Let’s make some observations:

  • The other person is at fault. vs 15
  • We are to take initiative when it is the other guys fault. vs 15
  • We are to show him his fault in private. vs 15
  • The goal is reconciliation. Jesus describes this as winning your brother. vs 15
  • But if he/she will not listen take one or two others to try to resolve this issue. vs 16
  • If the offending party will not listen to the smaller party, they are to be taken to a larger party.  Namely for believers- the local church body. vs 17
  • If they will not listen to the larger body, they are to be disciplined as an outsider. vs 17

I love this very practical approach.  Someone offends me.  I attempt to resolve the conflict and if I am unsuccessful, I have paths to go to attempt to bring satisfaction and resolution.  This really is the essence of our court system, a system of helping people bring some resolution to their disagreements. 

I think that is what most of the uproar is we have been talking about in previous articles about race relations in America. When the offended party feels like the system does not adequately bring justice, it is infuriating.  We are seeing that being worked out in the public square these days, and until there is equal justice under the law there will never be peace.

But we see that in personal relationships as well.  If a person does not feel that they are being fairly treated in a marriage or a relationship our sense of justice cries out to be satisfied.  Especially in a democratic society like America where individual rights are preeminent over the rights of the state.  In the land of the free and the home of the brave, we have been conditioned to demand fairness and equity. 

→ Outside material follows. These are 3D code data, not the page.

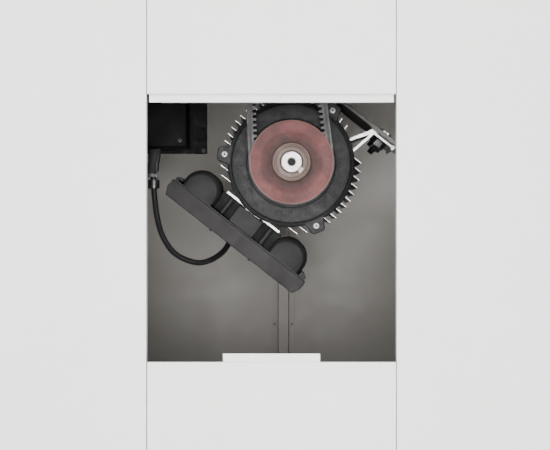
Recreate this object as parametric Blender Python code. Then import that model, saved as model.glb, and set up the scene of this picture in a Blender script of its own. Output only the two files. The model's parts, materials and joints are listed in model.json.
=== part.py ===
"""Skate sharpener: a free-standing cabinet with a belt-driven grinding wheel.

The capacitor motor hangs under an inclined plate behind the service opening in the front.
Its toothed belt goes up to a spindle under the table, whose wheel reaches through the table.
A carriage on a guide rod carries the skate holder over the wheel. Metres, +Z up, front at -Y.
"""
import math

import bmesh
import bpy
from mathutils import Matrix, Vector

# ---- driving dimensions ----
GAP = 0.0003                 # clearance between touching pieces
FRONT = -0.225               # outer face of the front panels
DEPTH = 0.450                # cabinet depth
HALF_W = 0.350               # half of the cabinet's width
SHEET = 0.002                # panel thickness
FEET = 0.040                 # height of the rubber feet
BODY_TOP = 0.850             # underside of the table
TABLE_T = 0.012              # table thickness
OPEN_HALF = 0.1365           # half width of the service opening
OPEN_LOW = 0.2507            # its lower edge
OPEN_HIGH = 0.5430           # lower edge of the upper middle panel
COVER_LOW = 0.5340           # lower edge of the raised cover

MOTOR_X = 0.0224             # motor axis
MOTOR_Z = 0.4708
MOTOR_TILT = math.radians(38)
SHAFT_R = 0.012
FOOT_HEIGHT = 0.090          # motor axis to the underside of its feet
PLATE_T = 0.004              # inclined plate
CORE_R = 0.0700
FIN_R = 0.0815
FIN_PITCH = 0.0085
FIN_T = 0.0013

SPINDLE_X = -0.006           # spindle axis
SPINDLE_Z = 0.800
MOTOR_PULLEY_R = 0.0473      # flanges of the motor pulley
MOTOR_BARREL_R = 0.0396      # its barrel, 42 teeth
SPINDLE_BARREL_R = 0.0264    # barrel of the spindle pulley, 28 teeth
FLANGE_RISE = 0.0072         # flanges above the barrels
BELT_T = 0.0082              # belt thickness
WHEEL_R = 0.100
WHEEL_T = 0.008
WHEEL_D = 0.250              # wheel's front face, behind the front panel

ROD_D = 0.345                # guide rod axis, behind the front panel
ROD_Z = 0.940
ROD_R = 0.0125
CABLE_R = 0.0034


def depth(value):
    """World Y of a place that lies the given distance behind the front panels."""
    return FRONT + value


# ---- materials and mesh helpers ----
def material(name, colour, roughness, metallic=0.0):
    found = bpy.data.materials.get(name)
    if found:
        return found
    made = bpy.data.materials.new(name)
    made.use_nodes = True
    shader = made.node_tree.nodes["Principled BSDF"]
    shader.inputs["Base Color"].default_value = (*colour, 1.0)
    shader.inputs["Roughness"].default_value = roughness
    shader.inputs["Metallic"].default_value = metallic
    return made


WHITE = material("white_powder_coat", (0.80, 0.80, 0.79), 0.45)
GREY = material("grey_paint", (0.42, 0.41, 0.39), 0.55)
STEEL = material("bright_steel", (0.62, 0.62, 0.61), 0.30, 1.0)
DARK_STEEL = material("dark_steel", (0.16, 0.16, 0.16), 0.40, 1.0)
ALUMINIUM = material("aluminium", (0.80, 0.80, 0.79), 0.35, 1.0)
BLACK_PAINT = material("black_paint", (0.03, 0.03, 0.032), 0.55)
BLACK_PLASTIC = material("black_plastic", (0.04, 0.04, 0.042), 0.45)
RUBBER = material("black_rubber", (0.02, 0.02, 0.02), 0.75)
RED_OXIDE = material("red_oxide", (0.35, 0.16, 0.14), 0.60)
COPPER = material("copper_winding", (0.55, 0.27, 0.12), 0.40, 1.0)
ABRASIVE = material("pink_abrasive", (0.70, 0.42, 0.40), 0.90)
GREEN = material("green_plastic", (0.05, 0.35, 0.12), 0.40)
RED = material("red_plastic", (0.60, 0.03, 0.03), 0.40)


def new_object(name, mesh, look, place=(0, 0, 0), parent=None):
    made = bpy.data.objects.new(name, mesh)
    made.location = place
    made.parent = parent
    mesh.materials.append(look)
    bpy.context.scene.collection.objects.link(made)
    return made


def finish_mesh(name, shape, smooth=True):
    """Turn a bmesh into a mesh whose faces point outwards."""
    bmesh.ops.recalc_face_normals(shape, faces=shape.faces)
    mesh = bpy.data.meshes.new(name)
    shape.to_mesh(mesh)
    shape.free()
    if smooth:
        mesh.shade_smooth()
        mesh.set_sharp_from_angle(angle=math.radians(30))
    return mesh


def box(name, low, high, look, place=(0, 0, 0), parent=None, bevel=0.0):
    """A block between two corners, given relative to place."""
    shape = bmesh.new()
    bmesh.ops.create_cube(shape, size=1.0)
    for vert in shape.verts:
        for axis in range(3):
            share = vert.co[axis] + 0.5
            vert.co[axis] = low[axis] + share * (high[axis] - low[axis])
    if bevel:
        bmesh.ops.bevel(shape, geom=shape.edges[:], offset=bevel, segments=2,
                        profile=0.5, affect="EDGES")
    return new_object(name, finish_mesh(name, shape), look, place, parent)


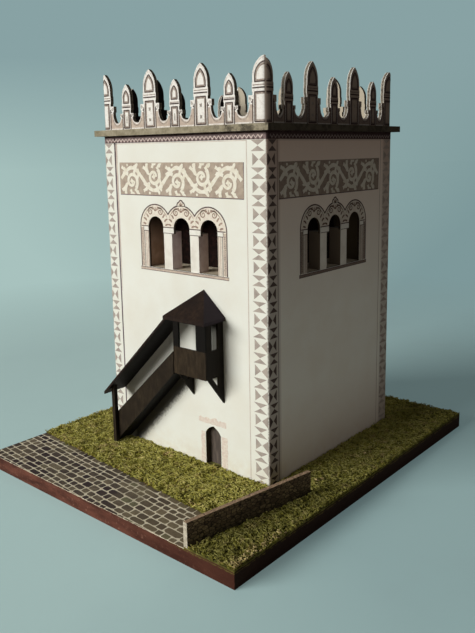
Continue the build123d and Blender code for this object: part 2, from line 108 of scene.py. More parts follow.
class Piece:
    """Closed solids drawn in one local frame and made into one mesh."""

    def __init__(self, frame_matrix, fold=0.0):
        self.frame = frame_matrix
        self.fold = fold
        self.points = []
        self.faces = []

    def lay(self, point):
        """A drawn point in the row frame, bent round the sheet's rounded corner folds."""
        x, y, out = point
        past = abs(x) - (HALF - self.fold)
        if self.fold and past > 0:
            turn = math.asin(min(past / self.fold, math.sqrt(0.5)))
            x = math.copysign(HALF - self.fold + (self.fold + out) * math.sin(turn), x)
            out = (self.fold + out) * math.cos(turn) - self.fold
        return self.frame @ Vector((x, y, out))

    def loft(self, rings):
        """Joins rings of as many points each and caps both ends."""
        first, count = len(self.points), len(rings[0])
        last = first + (len(rings) - 1) * count
        for ring in rings:
            self.points += [self.lay(point) for point in ring]
        for here in range(first, last, count):
            for corner in range(count):
                side = (corner + 1) % count
                self.faces.append((here + corner, here + side, here + count + side, here + count + corner))
        self.faces.append(tuple(reversed(range(first, first + count))))
        self.faces.append(tuple(range(last, last + count)))

    def plate(self, outline, high):
        """Flat card cut to an outline; round a fold it is laid in narrow slices."""
        for part in self.slices(outline):
            self.loft([[(x, y, level) for x, y in part] for level in (UNDER, high)])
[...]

Our constitution declares it- We hold these truths to be self-evident, that all men are created equal, that they are endowed by their Creator with certain unalienable Rights, that among these are Life, Liberty and the pursuit of Happiness.

It is interesting to me that these ideas are sacred not because they are in our most revered national document but because the idea sources from the words of Jesus centuries before.  We all have a right to pursue a resolution that brings peace in our relationships.  Jesus wants us to be at peace and if we can’t get to peace, we need to seek a mediated path of reconciliation.  He does warn us to try to resolve our differences at an individual level before engaging outsiders.  Consider this passage.

Matthew 5:25 “Make friends quickly with your opponent at law while you are with him on the way, so that your opponent may not hand you over to the judge, and the judge to the officer, and you be thrown into prison. 26 “Truly I say to you, you will not come out of there until you have paid up the last cent.

If we decide to use the litigation route there is a chance that things will not work out like we had hoped.

So now for the rest of the story.  Terri, Richard and I sit down on our couch and begin to work through what she is concerned about, what I am concerned about and looking for a creative, synergistic solution that we can both live with.  After 3 hours of negotiation at the deft hand of our mediator we work out a plan that we can both live with.  Best 3 hours of our young marriage!  We learned from a Master how to work through issues that seem insurmountable.  We are forever grateful.  We have used the skills we learned that night many, many times over the next 25 plus years of our relationship.

Ephesians 4:31 Let all bitterness and wrath and anger and clamor and slander be put away from you, along with all malice.  32 Be kind to one another, tender-hearted, forgiving each other, just as God in Christ also has forgiven you.

I wish our country could sit down with Richard and work through our problems.  Maybe we could make some progress.

Remember, when the conflict is the other person’s fault, it is still YOUR responsibility to make things right.